Ritos de pasaje
El de la muerte y el de la música son dos de los rituales que atraviesan tangencialmente el universo de Final de partida, film extranjero ganador del Oscar el año pasado, dirigido por el japonés Yojiro Takita. Una traducción más o menos fiel del título original Okuribito sería “el que envía”, y en este caso los enviados no son otros que los muertos mediante la ancestral ceremonia del Nokan, la cual consiste en la preparación del cadáver para la cremación y posterior pasaje al más allá.
Si bien la impronta de la tradición japonesa por lo general es tratada en el cine con un dejo de solemnidad, la mayor virtud de esta película reside en el desacartonamiento del estilo (se permite momentos de humor negro, por ejemplo) y en su fina sensibilidad para acercarse al tema desde un lugar respetuoso pero que se encuentra profundamente ligado a la vida. Eso es precisamente lo que aprende Dai Kobayashi (Masahiro Motoki), un violonchelista que tras quedarse sin orquesta debe buscar un empleo para sobrevivir junto a su fiel pareja (que tiene cierta reticencia a que su esposo manipule cadáveres) y responde a un extraño aviso clasificado donde se buscan personas sin experiencia que “ayuden a viajar”. Lejos de tratarse de una agencia de turismo, Dai acepta con vergüenza y recelo la tarea de ayudante del dueño de la funeraria que practica desde hace varios años el ritual anteriormente citado.
Así, el protagonista descubre un mundo completamente alejado a sus creencias y convicciones que toma la idea filosófica de la muerte como punto de partida y no de llegada, sin negar ex profeso que se trata del último adiós a un ser querido que abandona el mundo terrenal. Algo de las enseñanzas budistas también se percibe en la concepción de esta historia iniciática en relación a la poderosa idea del despojo de aquello que nos ata en la vida, como por ejemplo, el dolor, el rencor y en su faz más cruel el amor y el cuerpo.
La purificación del alma es en definitiva lo que encierra la práctica del Nokan y - quizá un poco subrayado - termine siendo el mensaje que la obra de Takita quiere dejar.
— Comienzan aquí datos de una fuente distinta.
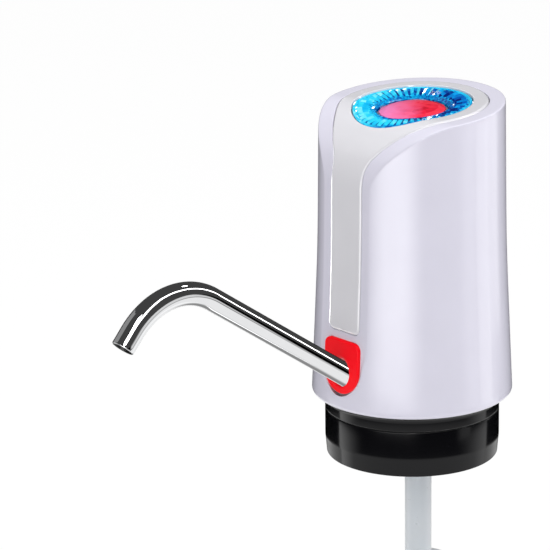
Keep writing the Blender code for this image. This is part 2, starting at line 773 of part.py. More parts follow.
SPOUT_FACE = sheet(0, height_to_s(OUTLET_Z - SPOUT_DROP), ESCUTCHEON_PROUD)
SPOUT_OUT = Vector((0, -math.cos(SPOUT_ANGLE), math.sin(SPOUT_ANGLE)))
SPOUT_PLACE = (Matrix.Translation(SPOUT_FACE)
               @ Matrix.Rotation(math.pi / 2 - SPOUT_ANGLE, 4, "X"))
SOCKET_BORE = SPOUT_RADIUS + RUN_GAP
GROOVE = SPOUT_RADIUS + 2 * O_RING + 2 * GAP
SOCKET_RADIUS = GROOVE + SOCKET_WALL
TUBE_BORE = NIPPLE_RADIUS + GAP
TUBE_RADIUS = TUBE_BORE + TUBE_WALL
SPOUT_UP = Vector((0, math.sin(SPOUT_ANGLE), math.cos(SPOUT_ANGLE)))
ELBOW = SPOUT_FACE - SPOUT_OUT * (SPOUT_DEPTH + SOCKET_END + TUBE_RADIUS + 2 * GAP)
NIPPLE_TIP = ELBOW + SPOUT_UP * (NIPPLE_RADIUS + NIPPLE_LENGTH)
TUBE_BACK = (NIPPLE_TIP + SPOUT_UP * 1.5 * NIPPLE_RADIUS).y + TUBE_RADIUS
MOTOR_X = -(BACKBONE / 2 + BACKBONE_CLEAR + MOTOR_RADIUS)
BATTERY_X = BACKBONE / 2 + BACKBONE_CLEAR + BATTERY_RADIUS
PUMP_Z = FLOOR_TOP + PUMP_CLEAR
DIAPHRAGM_Z = PUMP_Z + PUMP_HEAD + GAP
CASE_Z = DIAPHRAGM_Z + DIAPHRAGM + GAP
MOTOR_Z = CASE_Z + PUMP_CASE + GAP
CAP_Z = MOTOR_Z + MOTOR_LENGTH + GAP
CUP_Z = FLOOR_TOP + BATTERY_CLEAR
BATTERY_Z = CUP_Z + CUP_FLOOR + GAP + TAB + GAP
BATTERY_TOP = BATTERY_Z + BATTERY_LENGTH + BATTERY_POLE_RISE
JEWEL_BOTTOM = -(JEWEL_SINK + JEWEL_GIRDLE + JEWEL_BACK)
CARRIER_W = JEWEL_BOTTOM - GAP
STEM_W = CARRIER_W - CARRIER_TOP - STEM_LENGTH
PLUNGER_W = STEM_W - GAP
SWITCH_W = PLUNGER_W - PLUNGER_SHOW
BOARD_W = SWITCH_W - SWITCH_HEIGHT - GAP
SHELF_W = BOARD_W - BOARD - GAP
PORT_Z = FOOT_Z + PORT_HEIGHT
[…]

No obstante, también resulta primordial la presencia de la música; no únicamente porque el protagonista toque el chelo sino porque a través de esa conexión, casi cósmica, regresa a su pasado plagado de sinsabores y cierta tristeza.
Igual que su actor de cabecera, Masahiro Motoki, el director Yojiro Takita rasga las cuerdas emocionales del espectador sin tensarlas ni romperlas bajo golpes de efecto para lograr un ritmo que, pese a lo pausado, fluye leve y se eleva en la pantalla gracias a la brillante partitura de Joe Hisaishi y a la contenida actuación de un elenco afinado como esas grandes orquestas.